Однажды вечером, встретившись с Екатериной, он не стал сразу извлекать из бумажника приготовленные для нее деньги, а попробовал сослаться на “временный дефолт”. В общем, иллюзий в отношении своей любовницы он не питал, но той реакции, что последовала на его отказ выдать привычную сумму “зеленых”, он тоже не ожидал.
Вначале взгляд изумрудных Катиных глаз сделался недоумевающим, потом она побледнела и вдруг ударилась в истерику, называя его “разжиревшим медведем, который ею бессовестно пользуется”.
Обвинение было не просто несправедливым, но даже абсурдным. Если по габаритам (рост сто девяносто пять, вес девяносто), его еще можно было сравнить с медведем, но уж отнюдь не разжиревшим. Впрочем, Екатерина, конечно, имела в виду совсем другое. Женская истерика вылилась в обвинительную речь хозяину жизни и хапуге, обнаглевшему от вседозволенности.
Доказывать Кате, что всё, чего он достиг, далось тяжким трудом и стоило нервов, было, конечно, бессмысленно. Так же бессмысленно было приводить ей в пример настоящих хапуг, в сравнении с которыми он, Вересков, жил едва ли не у черты бедности.
“К чему бисер метать?”– подумал он и, выложив на кухонный стол несколько крупных купюр, направился к входной двери, не слушая запоздалых Катиных обвинений.

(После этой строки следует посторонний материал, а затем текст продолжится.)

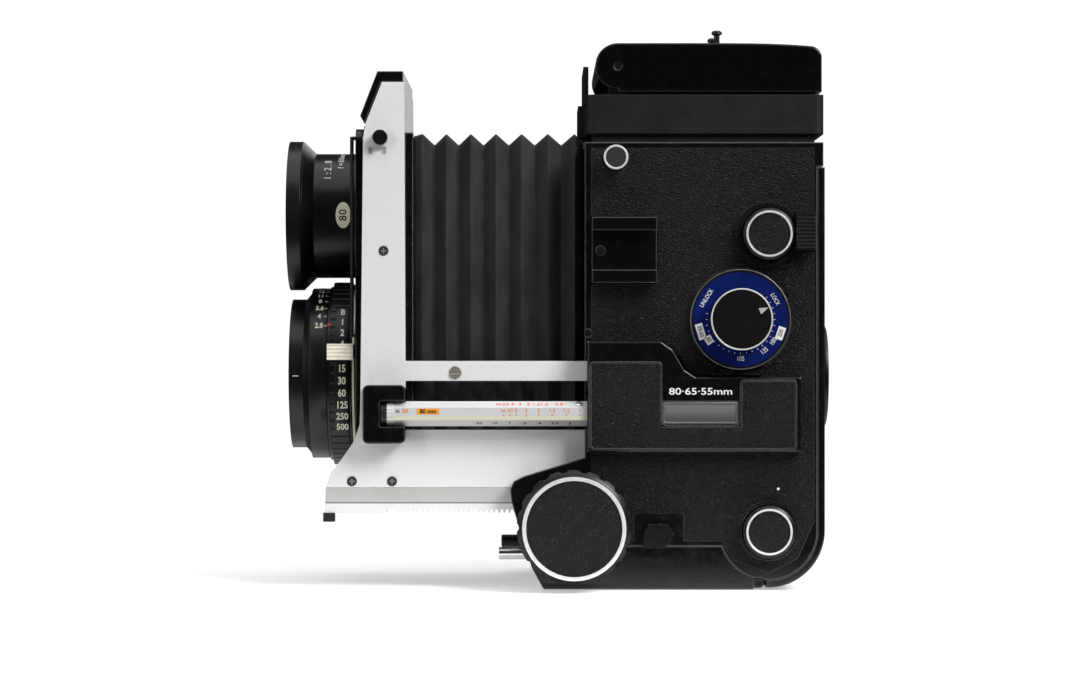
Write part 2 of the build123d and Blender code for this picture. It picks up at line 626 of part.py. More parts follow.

Затянувшийся “курортный роман” закончился.
* * *
3(1)
Так уж случилось, но первой женщиной Виталия Лебедева стала не миловидная одноклассница, а учительница физики – впрочем, тоже миловидная. Хрупная блондинка, “разведенка”, мать двоих детей. Причем, на успеваемости Виталика этот роман не отразился – ему по-прежнему приходилось самостоятельно корпеть над задачами и теоремами, в поте лица зарабатывая хорошие оценки.